La notion de discrimination positive implique l’idée que l’Etat, en prenant conscience d’inégalités profondes qui affectent une fraction de la population en raison d’une situation historique objective de diverses natures, décide de procéder à la prise de mesures correctives pour restreindre puis effacer les inégalités en question
La situation d’inégalité dont est victime la communauté hrattine répond à cette exigence à tout point de vue, notamment parce qu’elle constitue la partie dominante de notre société en termes démographiques et en termes de forces de travail L’une des raisons de cette inégalité tient au fait que les hrattines sont l’objet de beaucoup de préjugés et victimes de la faiblesse de leur capacité d’influence dans les décisions.

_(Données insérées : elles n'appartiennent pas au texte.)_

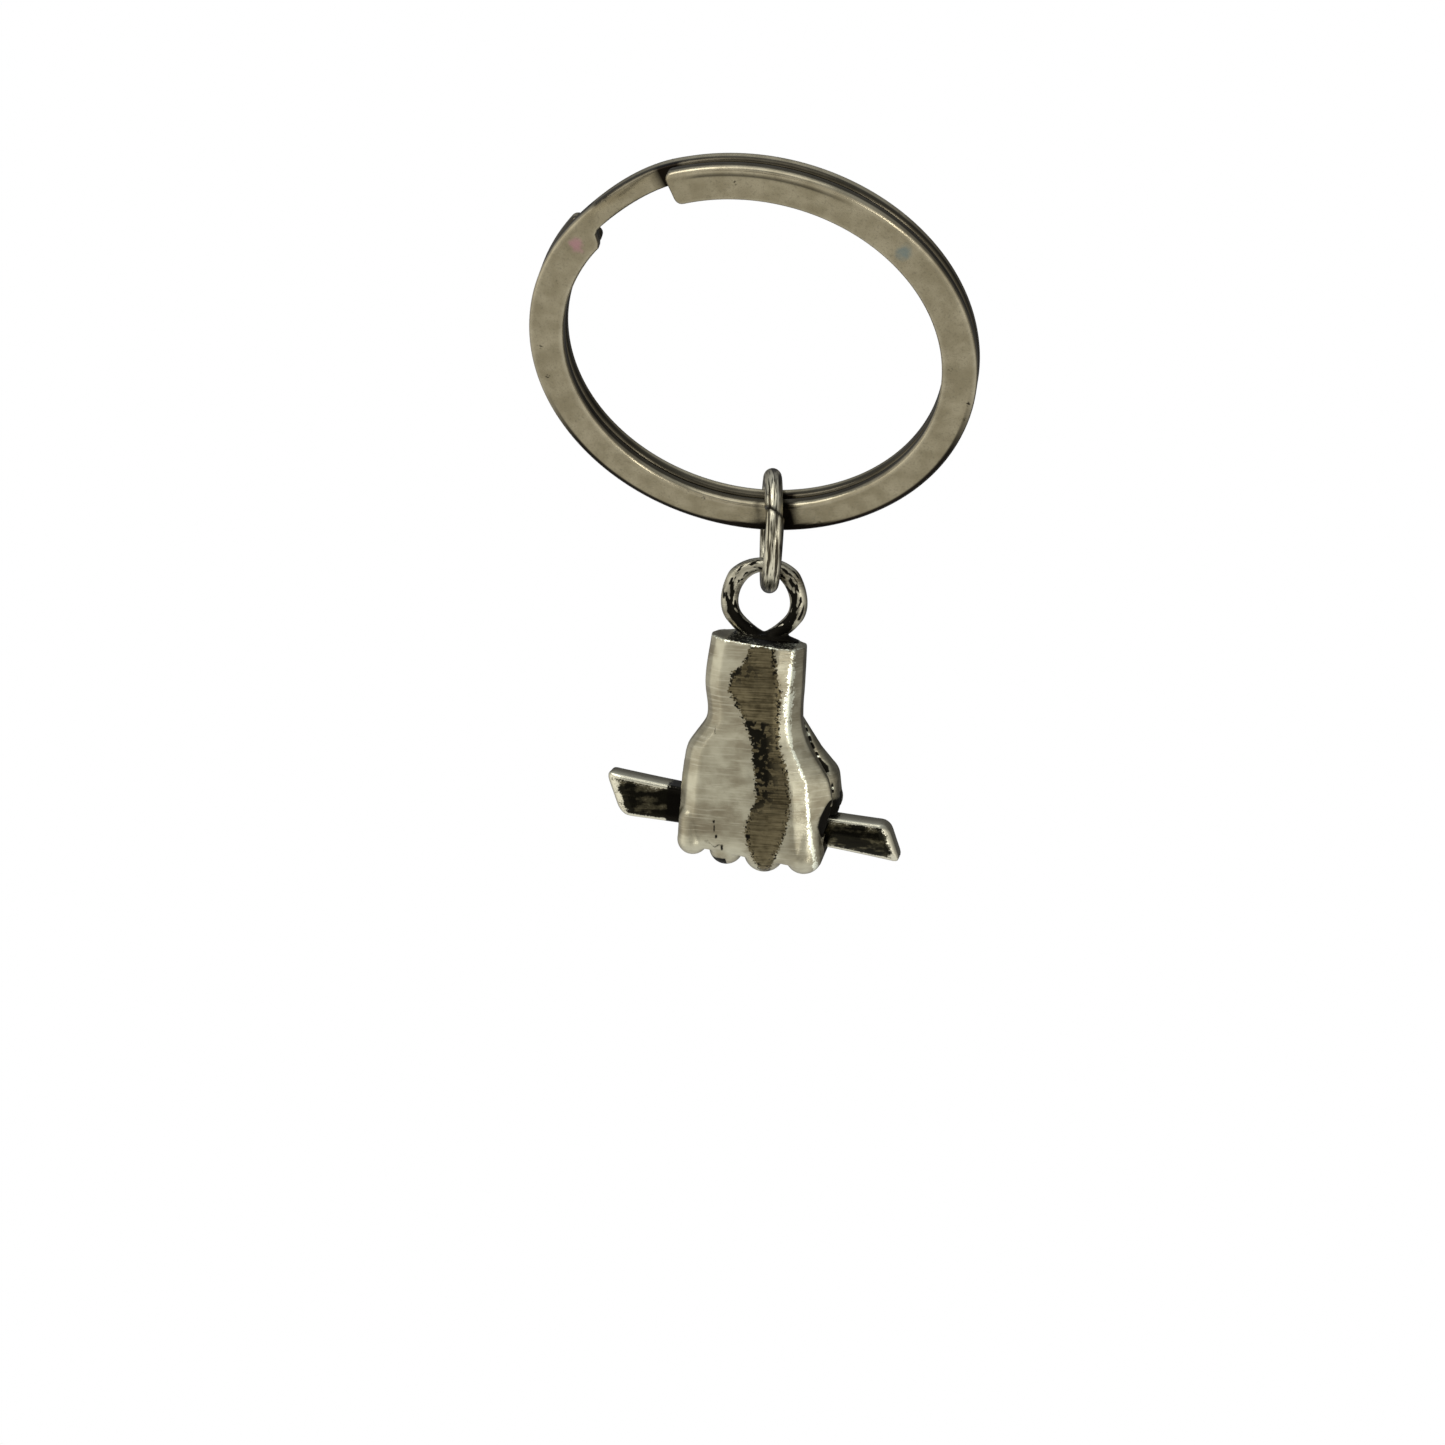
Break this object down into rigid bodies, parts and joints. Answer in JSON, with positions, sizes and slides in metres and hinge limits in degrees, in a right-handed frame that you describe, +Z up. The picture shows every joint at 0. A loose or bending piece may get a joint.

Cela signifie donc qu’il faut prendre diverses mesures pratiques de correction, pour les insérer dans les circuits économiques stratégiques (fonds d’appui aux PME, facilités bancaires, facilités d’accès à la propriété immobilière etc.)
Il faut y ajouter des positions politiques dominantes de type paritaire (comme celles dont bénéficient les femmes en matière électorale).
Khalilou Diagana
Pour le programme : « Liberté, droits et justice pour combattre l’esclavage par ascendance en Mauritanie promu par le département d’Etat des États Unis»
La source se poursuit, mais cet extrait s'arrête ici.